Nutritional Value and Health Benefits of Lettuce
The nutritional value of lettuce varies with the variety. Lettuce in general provides small amounts of dietary fiber, some carbohydrates, a little protein and a trace of fat. Its most important nutrients are vitamin A and potassium. The vitamin A comes from beta carotene, whose yellow-orange is hidden by green chlorophyll pigments. Beta carotene, of course, is converted to vitamin A in the human body. The darker green, the more beta carotene.
According to the American Cancer Institute and the American Cancer Society, foods rich in vitamin A and C (antioxidants) offer protection against some forms of cancer. Along with other phytochemical, antioxidants reduce the risk of cancer of the respiratory system and intestinal tract.
Lettuce, except iceberg, is also a moderately good source of vitamin C, calcium, iron and copper. The spine and ribs provide dietary fiber, while vitamins and minerals are concentrated in the delicate leaf portion.
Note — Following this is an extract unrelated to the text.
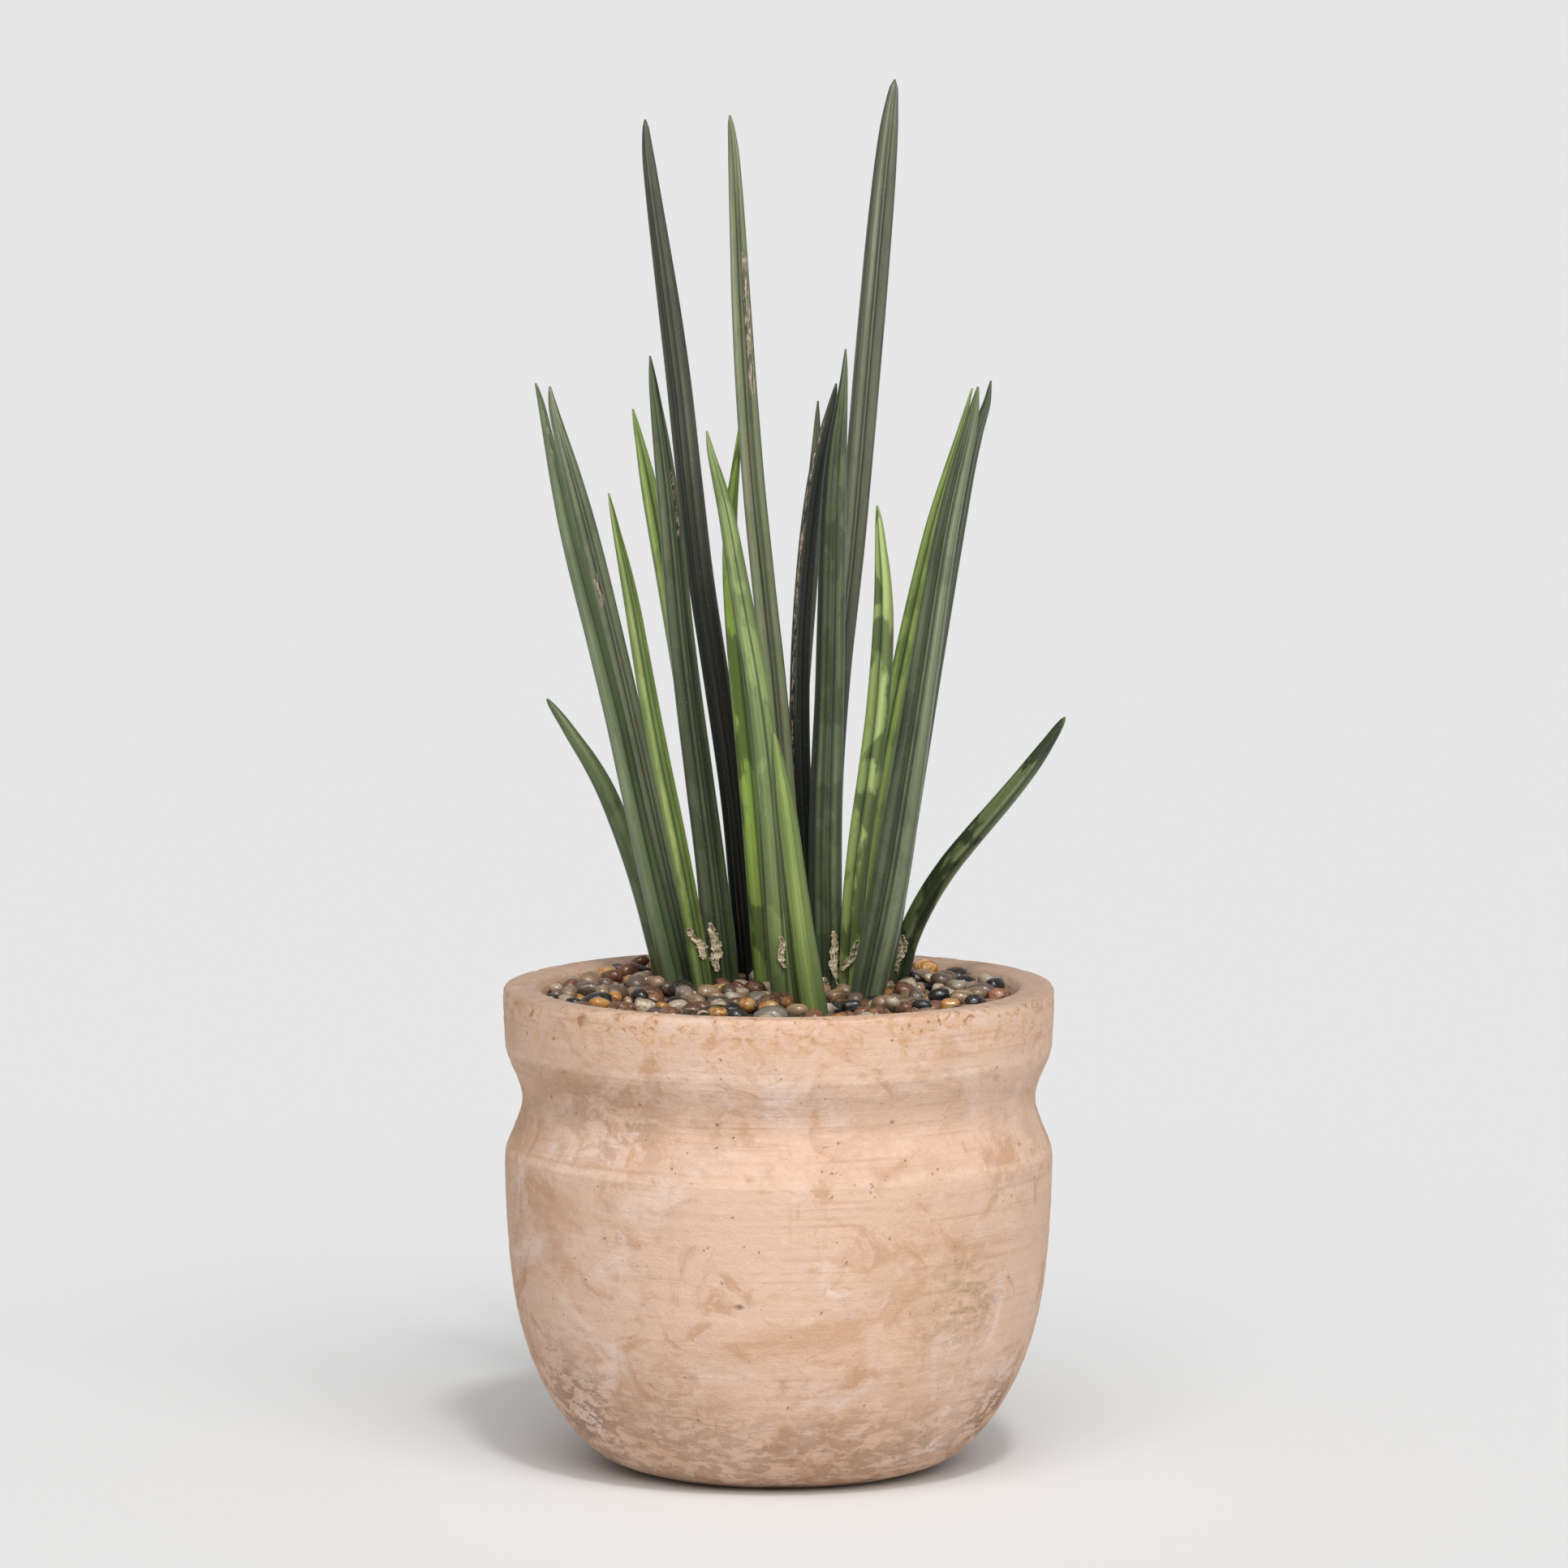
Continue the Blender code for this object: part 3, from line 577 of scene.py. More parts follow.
def clay_material():
    """Weathered, unglazed clay, its marks laid over one another from the ground tone to the grain."""
    material, tree, shader = new_material("weathered_clay")
    place = node(tree, "TexCoord").outputs["Object"]
    height = node(tree, "SeparateXYZ", {"Vector": place}).outputs["Z"]
    dirt = clouds(tree, stretched(tree, place, (1, 1, 1.6)), 48, 6, 0.7, 0.5)
    scuffs = clouds(tree, stretched(tree, place, (1, 1, 2.2)), 95, 7, 0.72, 0.4)
    colour, stains = clay_ground(tree, place)
    colour, wheel = wheel_lines(tree, place, colour)
    colour = neck_marks(tree, place, height, dirt, colour)
    colour = lip_marks(tree, place, height, colour)
    # Painted highlights on the neck's beads and painted shade on the rim's top.
    colour = bead_highlights_and_rim_shade(tree, place, height, dirt, colour)
    colour, scuffed = foot_scuffs(tree, place, height, scuffs, colour)
    colour, nick = belly_marks(tree, place, dirt, scuffs, colour)
    colour, flecks, grain, pitted = clay_grain(tree, place, dirt, colour)

    tree.links.new(colour, shader.inputs["Base Color"])
    rough = fade(tree, stains, 0.3, 0.7, 0.78, 0.92)
    tree.links.new(rough, shader.inputs["Roughness"])
    shader.inputs["Specular IOR Level"].default_value = 0.3

    relief = maths(tree, "ADD", product(tree, grain, 0.35), product(tree, wheel, 0.35))
    relief = maths(tree, "SUBTRACT", relief, product(tree, pitted, 0.6))
    relief = maths(tree, "SUBTRACT", relief, product(tree, scuffed, 0.6))
    relief = maths(tree, "ADD", relief, product(tree, maths(tree, "SUBTRACT", dirt, flecks), 0.5))
    relief = maths(tree, "SUBTRACT", relief, product(tree, nick, 1.5))
    bumped(tree, shader, relief, 0.0008)
    return material


# Leaves


def blade_rings(name):
    """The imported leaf's rings from foot to tip, as vectors (x, y, z, width), and its channel's bearing."""
    shape = merged_copy(name)
    tip = max(shape.verts, key=lambda corner: corner.co.z)
    ring = {corner for corner in shape.verts if (corner.co - tip.co).length < 0.0009}
    seen = set(ring)
    rings = []
    channel = Vector((0, 0, 0))
    while ring:
        centre = sum((corner.co for corner in ring), Vector()) / len(ring)
        reach = sorted((corner.co - centre).length for corner in ring)
        rings.append(Vector((*centre, 2 * sum(reach[1:]) / (len(reach) - 1))))
        nearest = min(ring, key=lambda corner: (corner.co - centre).length)
        channel += nearest.co - centre
        ring = {edge.other_vert(corner) for corner in ring for edge in corner.link_edges} - seen
        seen |= ring
    shape.free()
    return rings[::-1], math.atan2(channel.y, channel.x)


def blade_route(rings):
    """The leaf's rings joined by a smooth curve and spread over its rows, closer together at the tip."""
    points = [2 * rings[0] - rings[1], *rings, 2 * rings[-1] - rings[-2]]
    curve = []
    for before, start, end, after in zip(points, points[1:], points[2:], points[3:]):
        into = (end - before) * (end - start).length / (end - before).length
        out = (after - start) * (end - start).length / (after - start).length
        for step in range(10):
            t = step / 10
            curve.append(
                (2 * t**3 - 3 * t**2 + 1) * start + (t**3 - 2 * t**2 + t) * into
                + (3 * t**2 - 2 * t**3) * end + (t**3 - t**2) * out
            )
    curve.append(rings[-1])
    travelled = [0.0]
    for near, far in zip(curve, curve[1:]):
        travelled.append(travelled[-1] + (far.xyz - near.xyz).length)
    rows = []
    for row in range(BLADE_ROWS + 1):
        share = row / BLADE_ROWS
        wanted = travelled[-1] * (0.75 * share + 0.25 * math.sin(0.5 * math.pi * share))
        after = min(int(np.searchsorted(travelled, wanted)), len(curve) - 1)
        before = max(after - 1, 0)
        part = (wanted - travelled[before]) / max(travelled[after] - travelled[before], 1e-9)
        rows.append((curve[before].lerp(curve[after], part), wanted))
    return rows


class Blade:
    """A leaf's shape: where its surface is at a row and a bearing."""

    def __init__(self, name):
        rings, self.channel = blade_rings(name)
        self.name = name
        self.rows = blade_route(rings)
        self.length = self.rows[-1][1]
        self.fill_out()
        self.grooves = [(math.radians(b), depth, math.radians(w)) for b, depth, w in SKINS[name]["grooves"]]
        self.phase = random.Random(name).uniform(0, 40)

    def fill_out(self):
        """Widens the leaf a little and blunts its tip."""
        fullness, reach, power = SKINS[self.name].get("tip", USUAL_TIP)
        full = next(point.w for point, travelled in self.rows if travelled > self.length - reach)
        for point, travelled in self.rows:
            left = (self.length - travelled) / reach
            blunt = full * left**power if left < 1 else 0.0
            point.w = max(fullness * max(point.w, blunt), 0.0006)

    def tone_at(self, bearing, travelled):
        """How far the skin is painted towards shade or highlight at a bearing, with its own pale and dark
        lines, from -1 to 1.
        """
        tone = 0.0
        for number, (centre, width, strength) in enumerate(SKINS[self.name]["stripes"]):
            wander = 0.07 * noise.noise(Vector((self.phase, number * 3.1, travelled * 11)))
            fading = 0.75 + 0.5 * noise.noise(Vector((number * 5.3, self.phase, travelled * 23)))
            off = (bearing - math.radians(centre) - wander + math.pi) % math.tau - math.pi
            tone += 0.85 * strength * fading * math.exp(-((off / math.radians(width)) ** 2))
        return max(-1.0, min(1.0, tone))

    def frame_at(self, row):
        """Middle, radius, the two directions across the leaf and how far along it is, at a row."""
        point, travelled = self.rows[row]
        near = self.rows[max(row - 1, 0)][0].xyz
        far = self.rows[min(row + 1, len(self.rows) - 1)][0].xyz
        along = (far - near).normalized()
        across = (Vector((1, 0, 0)) - along * along.x).normalized()
        return point.xyz, 0.5 * point.w, across, along.cross(across), travelled

    def groove_at(self, bearing, travelled):
        """How deep in a groove a bearing is, and how much of the radius that takes away."""
        share = travelled / self.length
        ends = min(1.0, share / 0.10) * min(1.0, (1 - share) / 0.12)
        inside, cut = 0.0, 0.0
        for centre, depth, width in self.grooves:
            wander = 0.05 * noise.noise(Vector((self.phase, centre, travelled * 9)))
            off = (bearing - centre - wander + math.pi) % math.tau - math.pi
            weight = math.exp(-((off / width) ** 2)) * ends
            inside = max(inside, weight)
            cut += depth * weight
        off = (bearing - self.channel + math.pi) % math.tau - math.pi
        weight = math.exp(-((off / CHANNEL_WIDTH) ** 2)) * ends
        lip = math.exp(-(((abs(off) - 2 * CHANNEL_WIDTH) / CHANNEL_WIDTH) ** 2)) * ends
        return max(inside, 0.6 * weight**2), cut + CHANNEL_DEPTH * weight - 0.04 * lip

    def radius_share(self, bearing, travelled):
        """The radius at a bearing as a share of the full radius, and how deep in a groove it is."""
        inside, cut = self.groove_at(bearing, travelled)
        ribs = math.cos(13 * bearing + self.phase) + 0.8 * math.cos(21 * bearing + 2 * self.phase)
        level = Vector((math.cos(bearing), math.sin(bearing), 0))
        swell = 0.02 * noise.noise(level * 0.8 + Vector((self.phase, 0, travelled * 28)))
        return 1 - cut + RIB_HEIGHT * ribs + swell, inside

    def surface(self, row, bearing):
        """The point on the skin at a row and a bearing, and how deep in a groove it is."""
        middle, radius, across, away, travelled = self.frame_at(row)
        share, inside = self.radius_share(bearing, travelled)
        out = math.cos(bearing) * across + math.sin(bearing) * away
        return middle + radius * share * out, inside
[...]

One cup raw leaf lettuce, chopped
- Calories 9
- Dietary Fiber 1.3
- Protein 1 gram
- Carbohydrates 1.34 grams
- Vitamin A 1456 IU
- Vitamin C 13.44
- Calcium 20.16
- Iron 0.62
- Potassium 162.4 mg
Preparation and Serving
Rinse lettuce just before serving in very cold water. Pat dry with a clean towel. Limp leaves can be revived by immersing in ice water for a few minutes. Tear lettuce leaves into pieces. If practical, do not cut or sliced lettuce leaves in advance. Damaged cut lettuce leaves release an ascorbic acid oxidase, which destroys vitamin C. Cut edges also discolor quickly.
Dry leaves before serving. Salad dressing will cling to dry lettuce leaves instead of sinking to the bottom of the salad bowl. Toss with your favorite dressing just before serving (or serve dressing on the side) Lettuce leaves covered with dressing will quickly wilt.
Due to the extremely high water content, 94.9%, there are no successful method of long-term home preservation for lettuce. Lettuce does not respond well to freezing, canning or drying. For optimal nutritional value, lettuce should be eaten while it is fresh and crisp.
The mild flavor of fresh lettuce leaves are well complimented by fresh or dry herbs. The base of most green salads is lettuce. Two or three lettuce varieties are good for both taste and texture. Mix leaf lettuce (Black-seed Simpson or Oak Leaf) with crisp lettuce (romaine or other crisphead) and accent with fresh herb leaves. The simplest way to appreciate a tossed green salad is with a vinaigrette dressing. Keep it simple. When the dressing becomes too complicated, the mild garden greens can be overpowered.